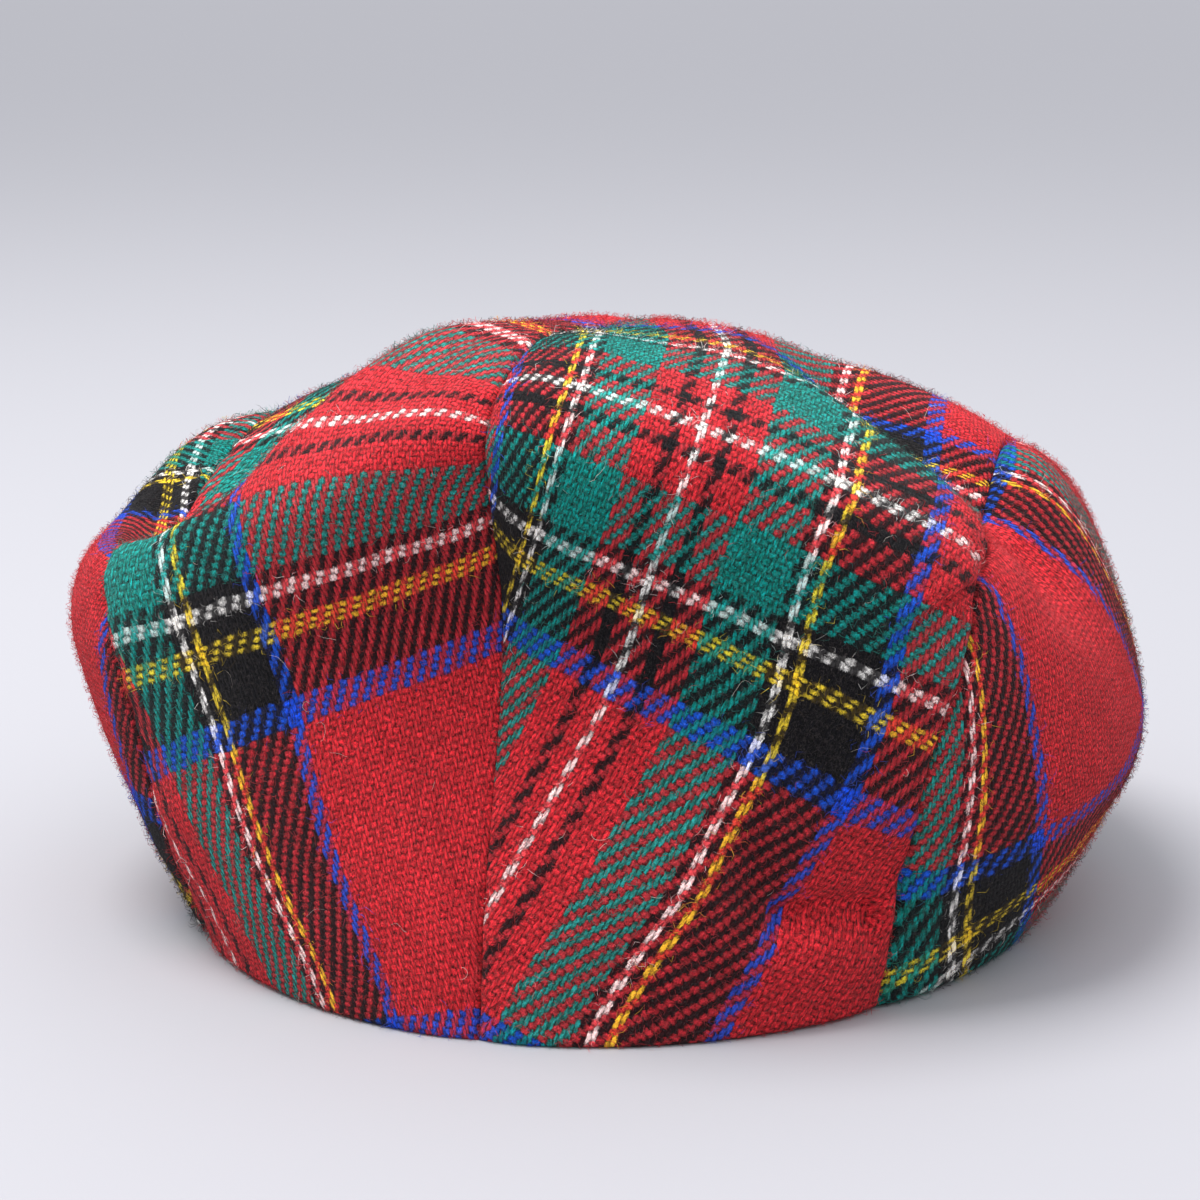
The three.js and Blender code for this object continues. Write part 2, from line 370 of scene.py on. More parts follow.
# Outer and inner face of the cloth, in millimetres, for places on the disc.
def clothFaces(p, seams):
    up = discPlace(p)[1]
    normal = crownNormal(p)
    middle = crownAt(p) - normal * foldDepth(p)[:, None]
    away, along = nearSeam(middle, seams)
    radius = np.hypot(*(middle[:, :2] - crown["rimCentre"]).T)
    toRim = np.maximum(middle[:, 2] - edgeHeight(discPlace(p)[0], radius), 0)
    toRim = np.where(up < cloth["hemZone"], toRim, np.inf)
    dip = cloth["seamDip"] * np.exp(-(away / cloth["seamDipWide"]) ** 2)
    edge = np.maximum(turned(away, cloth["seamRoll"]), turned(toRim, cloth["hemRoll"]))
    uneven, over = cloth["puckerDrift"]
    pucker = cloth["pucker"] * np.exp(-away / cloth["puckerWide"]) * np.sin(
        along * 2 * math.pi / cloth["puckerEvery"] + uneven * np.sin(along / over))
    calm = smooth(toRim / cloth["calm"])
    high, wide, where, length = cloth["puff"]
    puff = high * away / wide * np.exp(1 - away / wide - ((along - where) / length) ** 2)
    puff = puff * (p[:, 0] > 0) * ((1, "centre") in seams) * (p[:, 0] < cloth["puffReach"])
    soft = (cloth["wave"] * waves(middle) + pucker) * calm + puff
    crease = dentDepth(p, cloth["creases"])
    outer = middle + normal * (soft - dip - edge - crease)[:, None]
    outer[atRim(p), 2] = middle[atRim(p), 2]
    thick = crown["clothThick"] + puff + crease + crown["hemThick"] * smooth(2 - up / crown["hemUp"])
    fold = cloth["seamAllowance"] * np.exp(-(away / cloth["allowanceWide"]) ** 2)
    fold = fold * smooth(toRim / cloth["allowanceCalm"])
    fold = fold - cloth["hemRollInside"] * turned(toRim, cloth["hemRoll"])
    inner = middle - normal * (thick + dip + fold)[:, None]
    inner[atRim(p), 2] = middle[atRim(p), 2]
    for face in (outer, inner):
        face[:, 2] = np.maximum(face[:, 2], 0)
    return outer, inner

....

Repeat the preceding lines exactly, please, every one of them.

▶ [Correct output]:
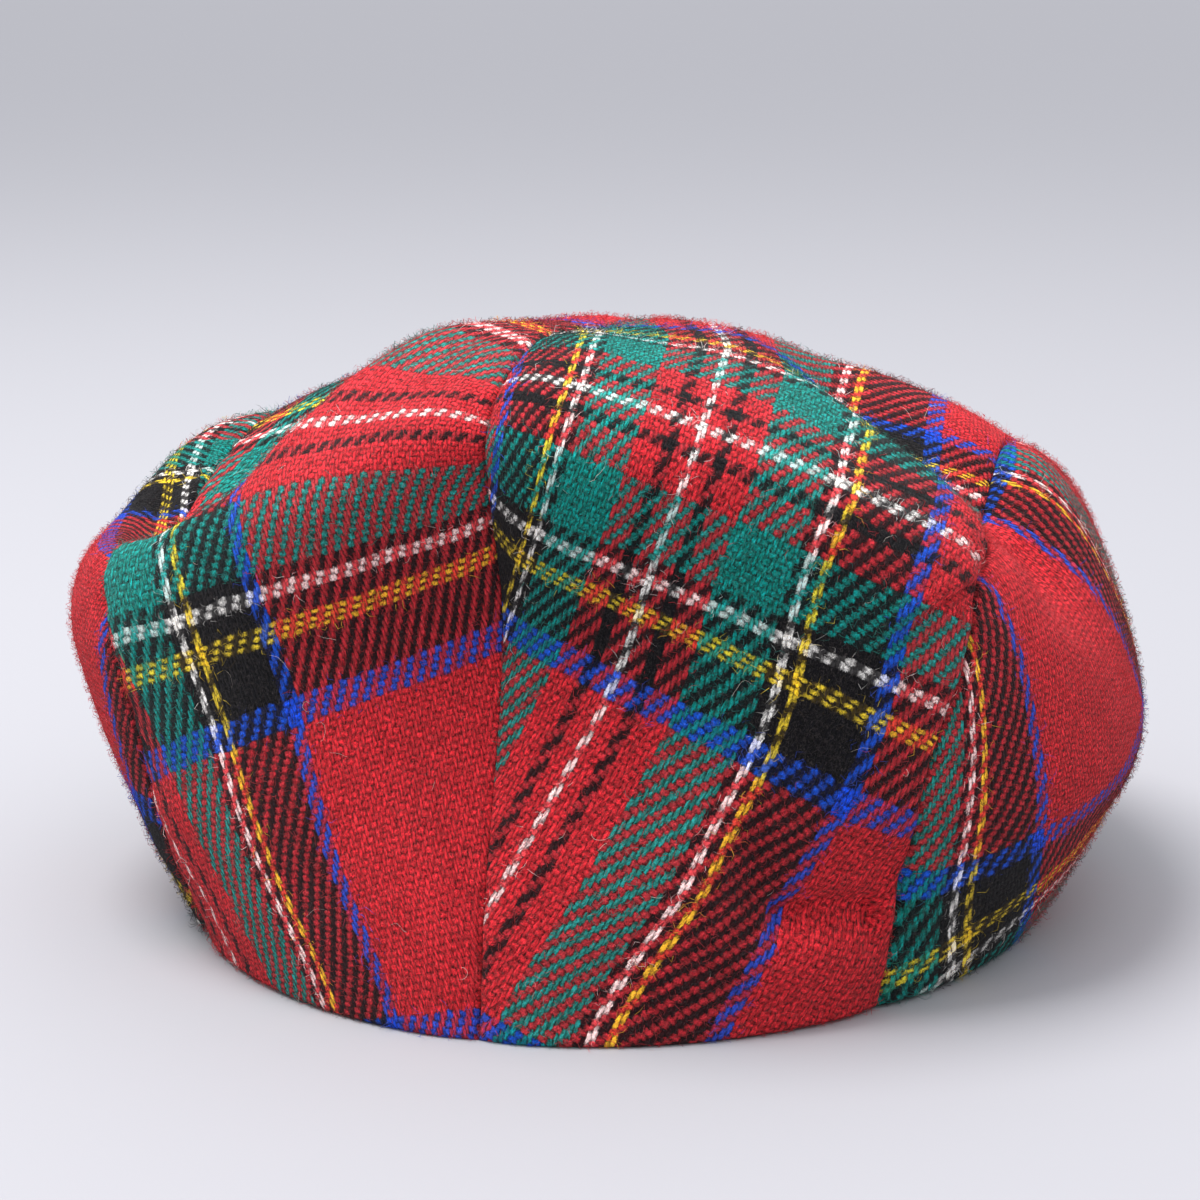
The three.js and Blender code for this object continues. Write part 2, from line 370 of scene.py on. More parts follow.
# Outer and inner face of the cloth, in millimetres, for places on the disc.
def clothFaces(p, seams):
    up = discPlace(p)[1]
    normal = crownNormal(p)
    middle = crownAt(p) - normal * foldDepth(p)[:, None]
    away, along = nearSeam(middle, seams)
    radius = np.hypot(*(middle[:, :2] - crown["rimCentre"]).T)
    toRim = np.maximum(middle[:, 2] - edgeHeight(discPlace(p)[0], radius), 0)
    toRim = np.where(up < cloth["hemZone"], toRim, np.inf)
    dip = cloth["seamDip"] * np.exp(-(away / cloth["seamDipWide"]) ** 2)
    edge = np.maximum(turned(away, cloth["seamRoll"]), turned(toRim, cloth["hemRoll"]))
    uneven, over = cloth["puckerDrift"]
    pucker = cloth["pucker"] * np.exp(-away / cloth["puckerWide"]) * np.sin(
        along * 2 * math.pi / cloth["puckerEvery"] + uneven * np.sin(along / over))
    calm = smooth(toRim / cloth["calm"])
    high, wide, where, length = cloth["puff"]
    puff = high * away / wide * np.exp(1 - away / wide - ((along - where) / length) ** 2)
    puff = puff * (p[:, 0] > 0) * ((1, "centre") in seams) * (p[:, 0] < cloth["puffReach"])
    soft = (cloth["wave"] * waves(middle) + pucker) * calm + puff
    crease = dentDepth(p, cloth["creases"])
    outer = middle + normal * (soft - dip - edge - crease)[:, None]
    outer[atRim(p), 2] = middle[atRim(p), 2]
    thick = crown["clothThick"] + puff + crease + crown["hemThick"] * smooth(2 - up / crown["hemUp"])
    fold = cloth["seamAllowance"] * np.exp(-(away / cloth["allowanceWide"]) ** 2)
    fold = fold * smooth(toRim / cloth["allowanceCalm"])
    fold = fold - cloth["hemRollInside"] * turned(toRim, cloth["hemRoll"])
    inner = middle - normal * (thick + dip + fold)[:, None]
    inner[atRim(p), 2] = middle[atRim(p), 2]
    for face in (outer, inner):
        face[:, 2] = np.maximum(face[:, 2], 0)
    return outer, inner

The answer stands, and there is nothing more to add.